Service at Michael's Genuine can be either outstanding or adventurous. There is a core group of veteran waitstaff who are consummate pros and an absolute pleasure to dine with, but there's simply not enough of them to handle the entire restaurant. For the remainder, there's unfortunately a lot of turnover, and while a few of them have stuck around and succeeded, there are usually always at least a few fresh faces. It's almost never a matter of bad attitude, just sometimes a lack of experience.

The wine list has always done a pretty good job of providing decent value, and of late has made some notable improvements.
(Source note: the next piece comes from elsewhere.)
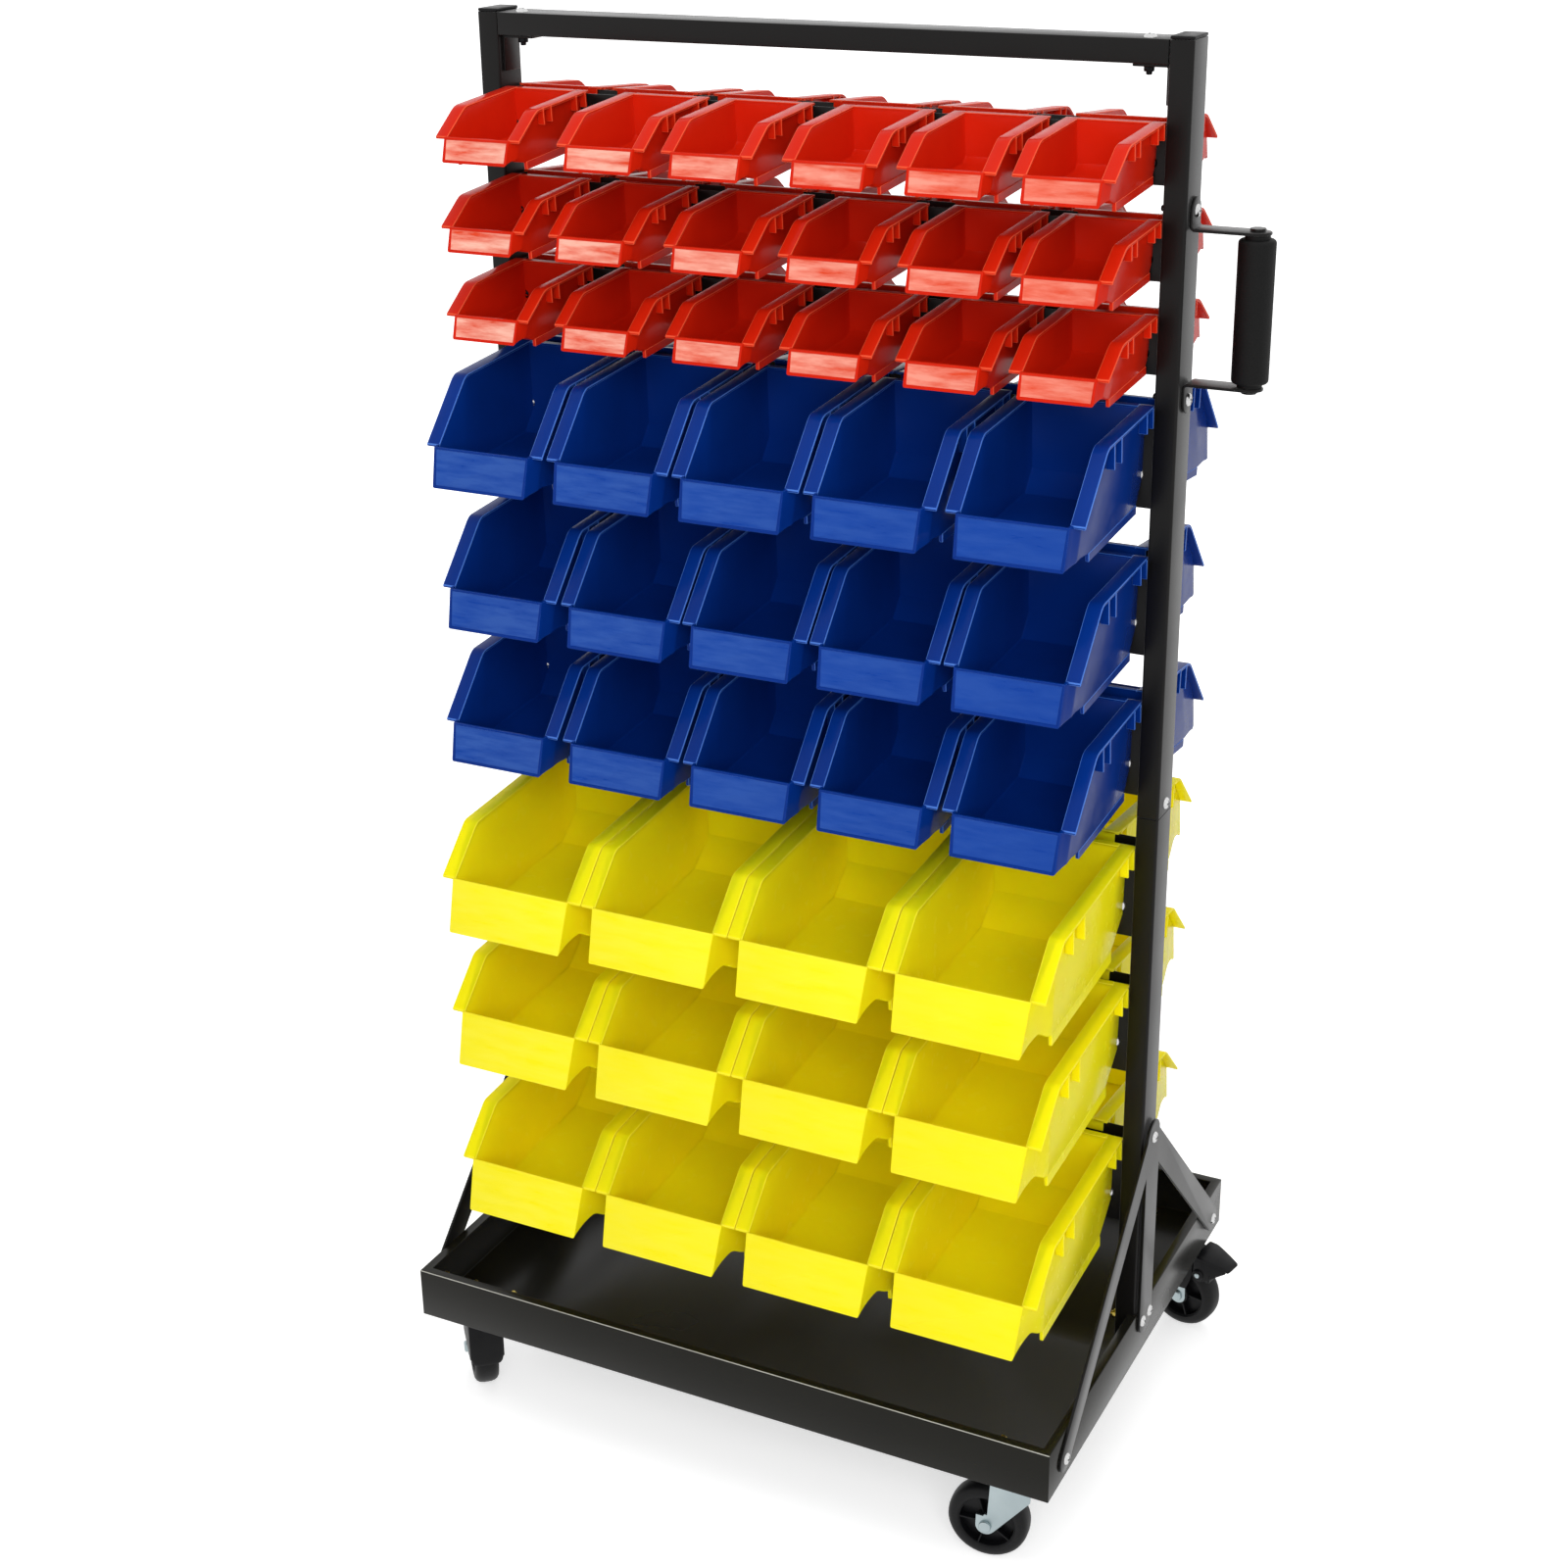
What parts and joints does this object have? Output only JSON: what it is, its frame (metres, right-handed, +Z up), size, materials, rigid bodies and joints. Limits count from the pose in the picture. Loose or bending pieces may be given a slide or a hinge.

I've always felt that the list slanted too heavily toward California cabs and Bordeaux blends, which I don't see as the ideal match for MGF&D's food. The selection of pinot noirs in particular has been bolstered lately, but I'd still love to see more options from the Rhone and Spain, which I think would be a better complement to Michael's menu. There's also a somewhat unheralded (at least by me) list of more than 20 mostly craft beers, including a creamy, malty Old Speckled Hen pale ale we had one evening in lieu of wine.

Michael's Genuine has certainly not lacked for champions since it opened, with the New York Times' Frank Bruni naming it fourth last year in the solipsistic list of Top 10 New Restaurants Outside of New York and Gourmet magazine listing it in its Top Farm to Table Restaurants. Now a little more than two years old, it's refreshing and gratifying to see the restaurant is still regularly finding new and interesting things to put on the menu, still dedicated to local, sustainable and artisanal foods, and still absolutely at the top of its game.